The Thylias Moss poem is a deft "interpretation" using a young black woman's perspective recalling history. Unlike the emotional magic in Frost's poem, hers is personal and intellectual.
The quaint New England winter scene of "Stopping by Woods" is transformed We discussed the reference of Jim Crow, but what interested the group was curiosity about the poet -- and how to put ourselves in her place.
Perhaps Frost knew discrimination, understood how difficult it is to belong, but this poem seems not to address any issues Frost has, but rather subverts his poem to speak of the issues of emptiness, boundaries, "fast-to-melt idealism". Snow could be reference to cocaine, and horse as heroin. Her promise? That she bear Jim no bastards -- repeated twice. Are there two Jims? In that case does she sleep with both? Doubly important promise, since black and white is all nature reveals in winter.

It was enough to read the eloquently powerful Sandburg poem, penned in 1918.

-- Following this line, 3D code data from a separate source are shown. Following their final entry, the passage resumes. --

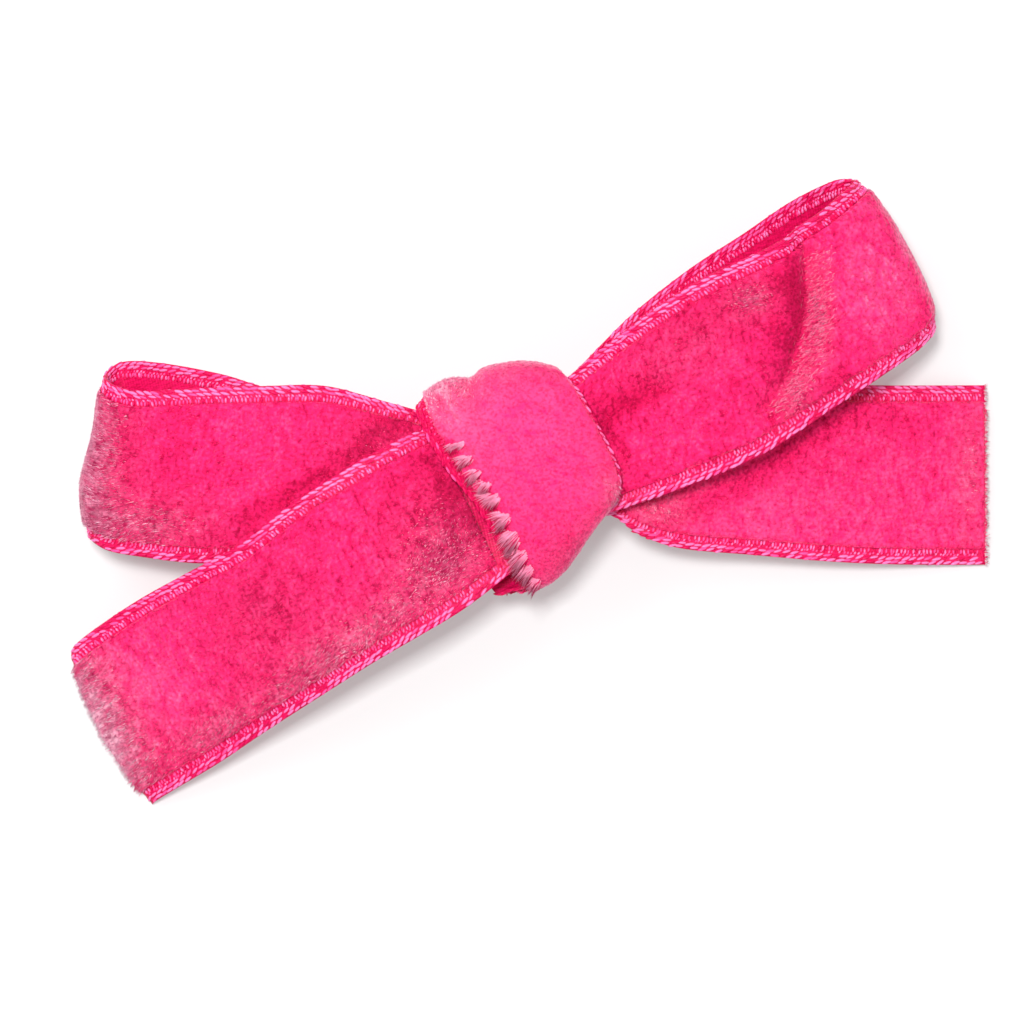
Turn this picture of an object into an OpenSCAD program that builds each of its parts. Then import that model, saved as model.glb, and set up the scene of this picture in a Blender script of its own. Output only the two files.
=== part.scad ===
// Velvet bow barrette on an arched spring clip with a pinch-release clasp.
// X runs along the clip, the hinge is at -X and the clasp at +X.
// +Z is up, the bow's face, and the clip stands on the plane Z = 0.

/* [Clip] */
// Length of the arched base plate
clip_len = 70; // [66:1:74]
// Width of the base plate
plate_w = 8; // [8:0.5:10]
// Thickness of the base plate's sheet
plate_t = 0.6; // [0.5:0.1:0.6]
// Rise of the base plate's arch from its ends to its middle
plate_rise = 4.4; // [4:0.1:4.6]
// Height of the base plate's top at its middle
plate_top = 10.9; // [10.8:0.1:10.9]
// Width of the arm between the hinge ears
arm_w = 5.6; // [5.2:0.1:5.6]
// Radius of the hinge pin
pin_r = 0.6; // [0.5:0.05:0.6]
// Radial clearance of the pin in the arm's eye
pin_gap = 0.05; // [0.03:0.01:0.08]

/* [Ribbon] */
// Width of the velvet ribbon
ribbon_w = 22; // [20:0.5:23]
// Thickness of the ribbon with its pile
ribbon_t = 1; // [0.8:0.1:1]
// Half the length of the knot along the clip
knot_half_x = 8.8; // [8:0.1:9]
// Height of the knot's crown
knot_top = 20.8; // [19:0.1:22]
// Turn of the knot's band from square to the clip
knot_turn = 13; // [8:1:14]

/* [Hidden] */

steel = "silver";
velvet = "deeppink";
thread = "crimson";

$fn = 48;
skin = 0.02;                    // gap between pieces that lie against each other
half_w = ribbon_w / 2;

// Base plate: an arc through its two ends and its crown.
plate_r = (pow(clip_len / 2, 2) + pow(plate_rise, 2)) / (2 * plate_rise);
plate_corner = 2.5;
ear_t = 0.6;
ear_half_x = 1.7;
hinge_x = -clip_len / 2 + 2.2;
hinge_z = 1.8;
ear_y = plate_w / 2 - ear_t;    // inner face of an ear

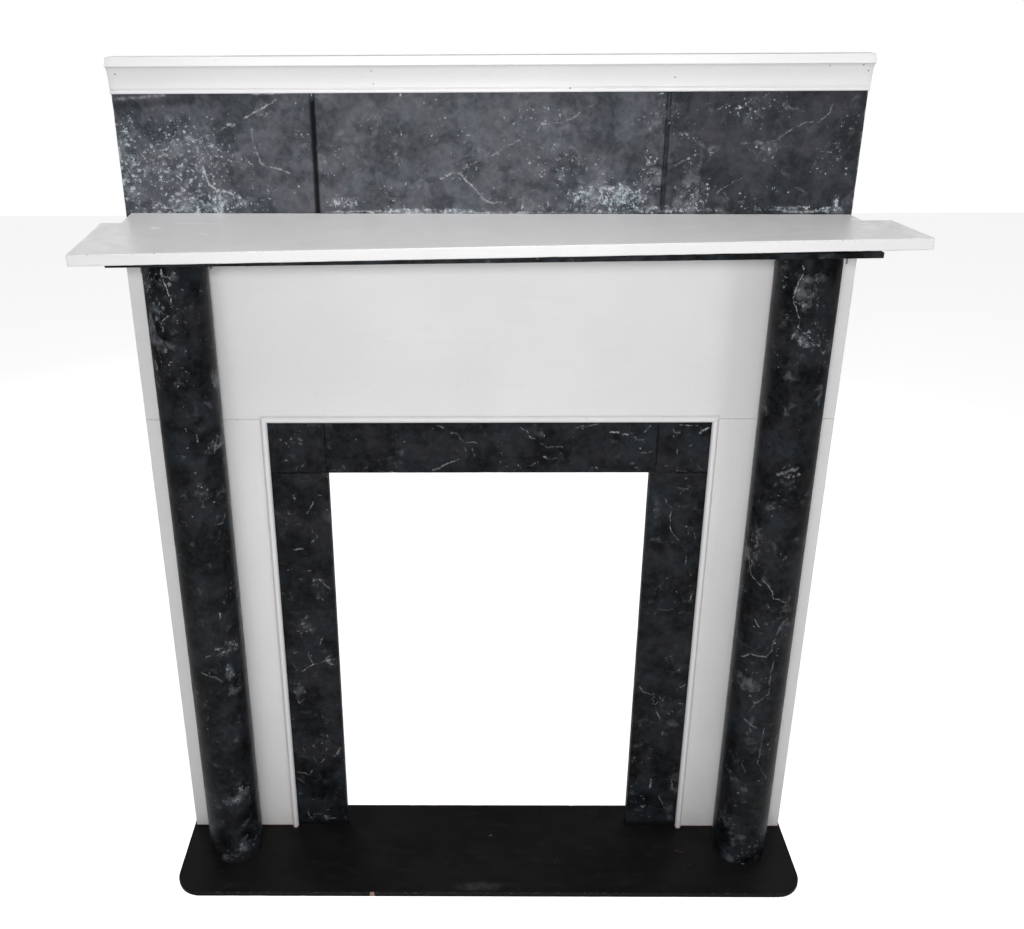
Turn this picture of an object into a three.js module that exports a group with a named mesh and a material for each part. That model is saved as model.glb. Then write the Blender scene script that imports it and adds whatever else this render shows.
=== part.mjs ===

A little comic relief delivered with a grim punch with the Louis Jenkins -- what does a speaker speak about? And what is your experience of life? The sermon-like message reminding us life is like a dream, drifts into the inspiration songs, words of which forgotten.

Carl Philips opens his poem with splayed fish, thighs... What does it mean to look for the stuff of dreams?
What throbs blue in the veins of his black daddy's knuckles. Images of black and blue give a bruised picture, paint the ache of the sorrow of blues, no wild blue yonder.